The boiling over that Alma and Elisabet create – one brings the water and the other provides the heat – was reminiscent to me of a passage in “Compulsory Heterosexuality and Lesbian Existence” that’s always stood out to me. Adrienne Rich notes earlier in the section that lesbian existence is not necessarily sexual, but “woman-identified experience.” It is in this context that she says:
It [lesbian existence] is also a direct or indirect attack on male access to women. But it is more than these, although we may first begin to perceive it as a form of nay-saying to patriarchy, an act of resistance. It has of course included role playing, self-hatred, breakdown, alcoholism, suicide, and intrawoman violence; we romanticize at our peril what it means to love and act against the grain…

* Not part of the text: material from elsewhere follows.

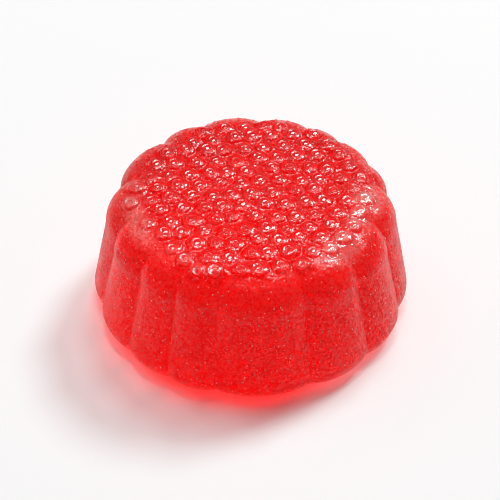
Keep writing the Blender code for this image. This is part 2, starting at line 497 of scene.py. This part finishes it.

There’s only one adult man in the action of this story: Elisabet’s husband (Gunnar Bjornstrand), who appears to be blind, mistakes Alma for Elisabet despite Alma’s best efforts to correct him. Other than that, the rest of the diagetic characters are adult women. The summer house is loaned to Alma and Elisabet by Elisabet’s doctor (Krook). Alma and Elisabet spend their summer there almost entirely alone, surrounded by one another. Their experience that summer, despite the recollections of men, is “woman-identified” and totally unconventional. Alma is twenty-five, engaged, a nurse. Elisabet is older, a mother, a wife, an actress. What they involve themselves in – this strange, one-sided verbal relationship fueled by Alma and the one-sided physical touch that Elisabet provides – is certainly “against the grain.” But as Rich says, the early steps of lesbian existence are fraught with difficulty. Alma’s breakdown, which forces her to pick herself up again, leads to physical “intrawoman violence.” Both of them ultimately leave the summer home on the beach, presumably to return to their previous lives; one wonders if they will be prepared to, or even desire, to reenter “the lesbian continuum” after their experience.